Towards the goal of exploiting hES cells for novel hematopoietic cell reconstitution and HIV gene therapies, here we have shown that phenotypically normal and functionally competent dendritic cells could be differentiated from hES-CD34+ cells. Moreover, we also have demonstrated for the first time that hES-DCs can be productively infected with HIV-1 thus allowing future testing of anti-HIV therapeutic genes such as siRNAs for efficacy in these cells.
In these studies, we induced hES derived CD34+ cells to differentiate into myeloid DCs in the presence of cytokines SCF, GM-CSF, Flt3, IL-3, TNF-α, and IL-4. CD34+ cells derived from human fetal liver were also evaluated in parallel for comparison. Based on FACS analysis for surface markers during culture, CD34+ cells differentiated into mature myeloid DCs showing the typical CD1a phenotype similar to those derived from FL CD34+ cells. The morphology and phenotypic characteristics of hES-DCs were found to be similar to that of DCs derived from fetal liver CD34+ cells cultured in parallel.
It is important that hES-DCs are also functionally normal for future applications. Therefore we analyzed the functional markers HLA-DR (MHC-II), B7.1 (CD80), and B7.2 (CD86) typically expressed by mature DCs. The antigen presenting cell surface marker, HLA-DR present on mature DCs is critical for antigen presentation to CD4+
T cells and the co-stimulatory molecules B7.1 and B7.2 are needed to activate T cells. The mature hES-DCs expressed HLA-DR, B7.1, and B7.2 surface molecules which were comparable with levels expressed in FL-DCs. Consistent with the DCs' ability, the hES-DCs also showed normal capacity for antigen capture as evidenced by dextran uptake. We further analyzed the capacity of hES-DCs to induce proliferation of allogeneic T cells in a mixed leukocyte reaction. Our results showed that hES-DCs indeed are capable of mediating this allogeneic response. We also evaluated the expression of another cell surface molecule, DC-SIGN (CD209) which is a DC-specific adhesion receptor belonging to the C-type lectin family involved in the interactions with T cells [13
]. Our results showed similar levels of DC-SIGN in hES-DCs and FL-DCs. The above data taken together showed that hES-DCs are phenotypically and functionally normal.

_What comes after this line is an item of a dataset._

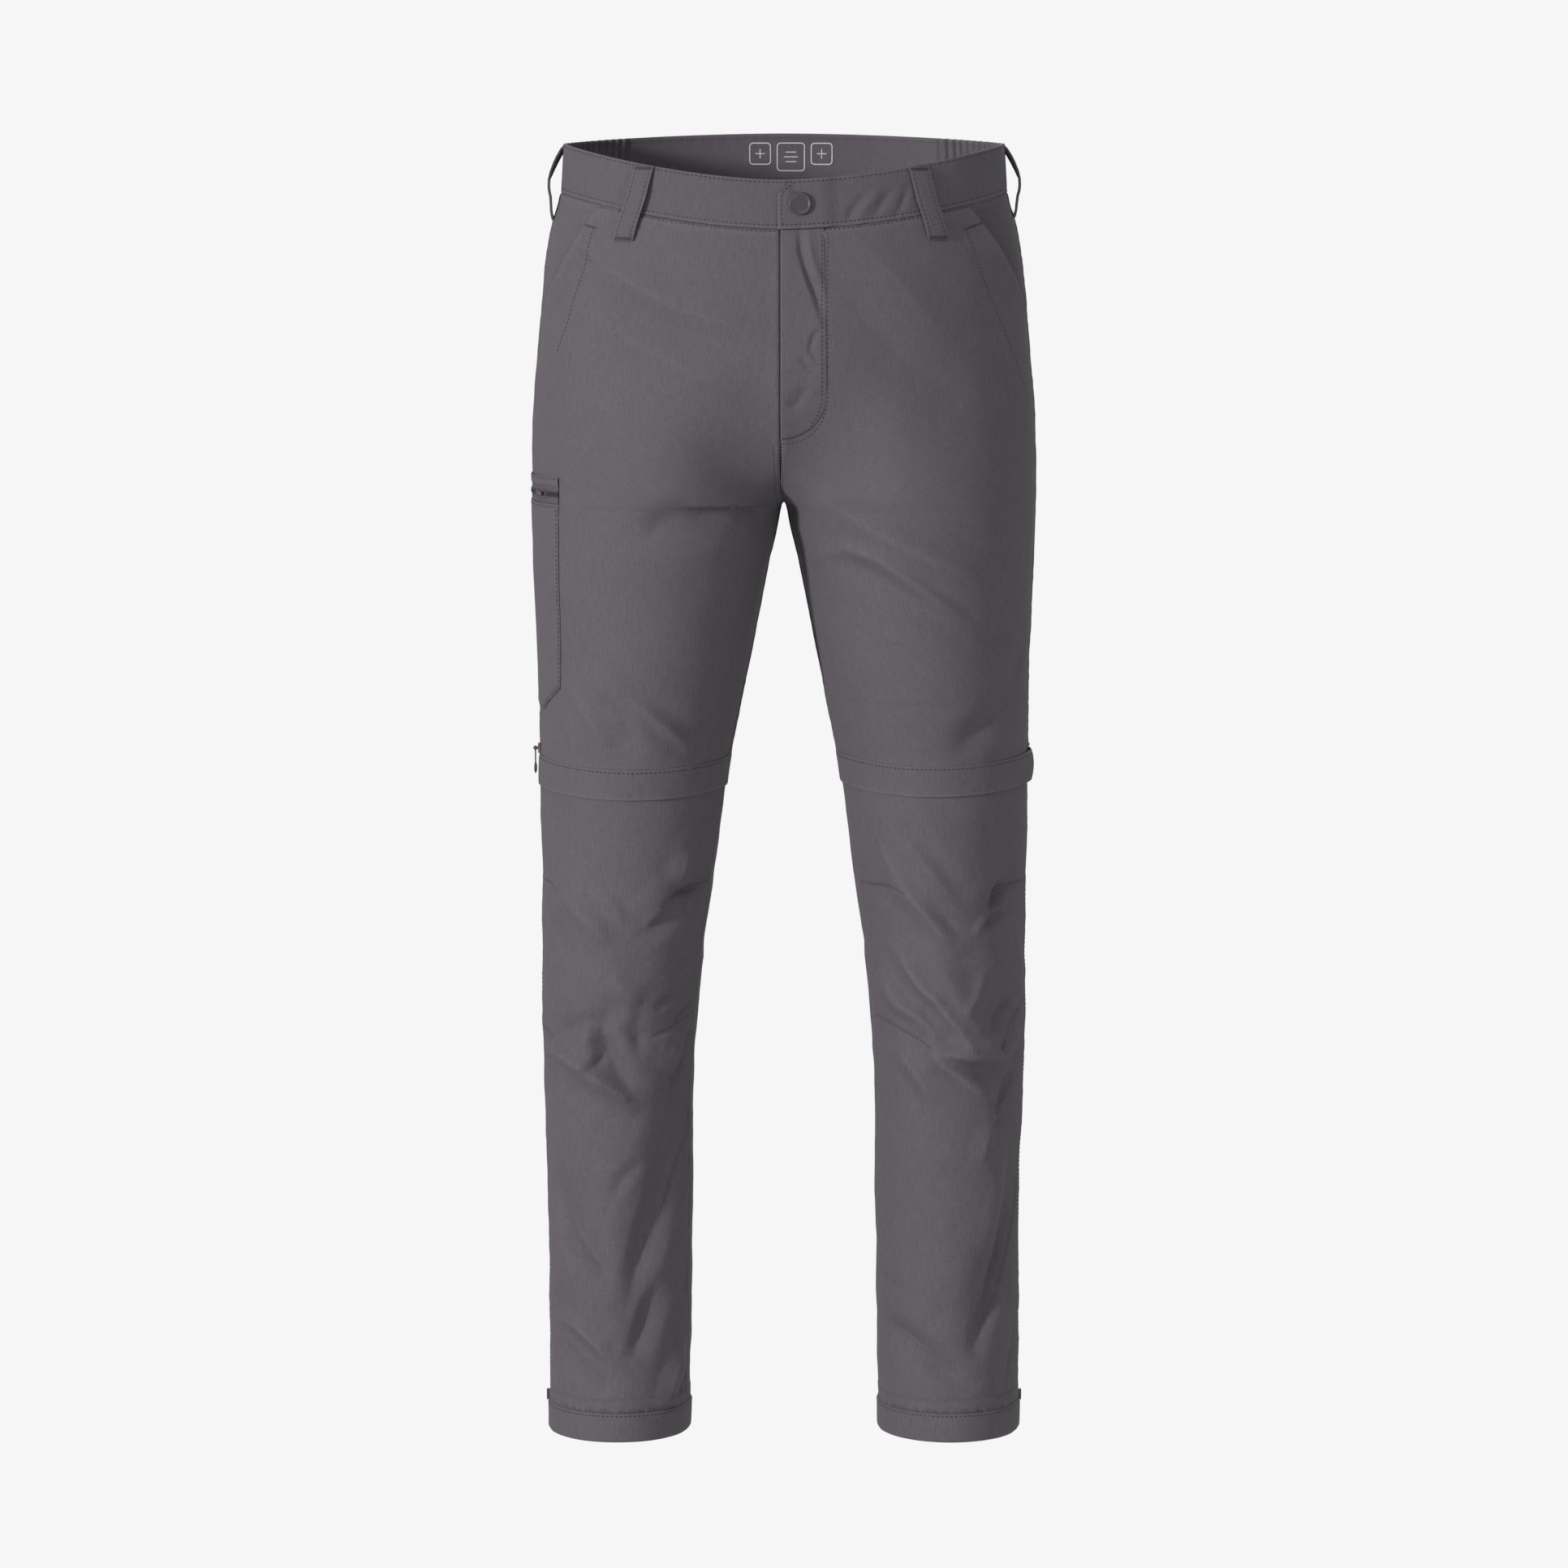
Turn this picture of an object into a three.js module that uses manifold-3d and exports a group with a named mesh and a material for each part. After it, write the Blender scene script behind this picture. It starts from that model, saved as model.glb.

It is known that HIV-1 can infect DCs with the virus remaining stable for long periods. DCs transmit the virus efficiently to CD4 T cells and therefore play an important role in HIV-1 infection. Our results showed that hES-DCs were susceptible to HIV-1 infection similar to that of FL-DCs. However, not all the cells in the culture were productively infected and the levels of viral production are low. This is consistent with previous findings that DCs support only a low level replication and fully mature DCs may have a block in viral replication [13
]. A recent report has also demonstrated the derivation of physiologically normal DCs from hES-CD34+ cells using a different protocol and compared these to those derived from adult human CD34+ cells and peripheral blood monocytes [19
]. Our results are in agreement and confirmed these previous findings, and additionally extended them further by demonstrating that hES-DCs are also susceptible to HIV-1 infection.
In HIV-1 disease, infection of CD4 T cells leads to their eventual decline whereas infection of monocytes/macrophages and dendritic cells leads to continued viral spread and defects in antigenic presentation thus exacerbating the disease process [14
]. We previously demonstrated the derivation of macrophagres from hES-CD34+ cells whereas studies of Galic et al [20
] derived functional T cells from hES-CD34+ cells in vivo using humanized mice. Whether the hES derived T cells support HIV-1 infection remains to be determined. Lentiviral vector transduction of hES cells and derivation of functional macrophages and T cells that retained the expression of the transgene established that hES cells are tractable for deriving gene modified end-stage primary hematopoietic cells [10
]. Moreover, our present results together with our previous findings that both hES derived DCs and macrophages are susceptible to HIV infection paved the way for testing anti-HIV constructs introduced into either hES cells or their derivative hematopoietic progenitor CD34+ cells. Thus far many previous studies including our own evaluated a variety of anti-HIV gene constructs in a hematopoietic stem cell setting using CD34+ cells from routine sources such as bone marrow and cord blood [11
]. Newer and more potent novel constructs such as siRNAs are currently being investigated some of which are currently entering clinical trials [21
]. In addition to anti-HIV genes with a direct inhibitory action on viral molecules, siRNAs and ribozymes that down regulate cellular molecules that aid in HIV-1 infection such as viral coreceptors CCR5 and CXCR4 also show considerable promise [22
]. Such constructs can now be introduced into hES cells and their efficacy tested in end-stage cells represented by DCs, macrophages, and T cells.
In summary, our data demonstrated the development of terminally differentiated DCs derived from hES cells. The hES-DCs display typical DC morphology, express normal phenotypical markers, are capable of antigenic stimulation, and support HIV-1 infection.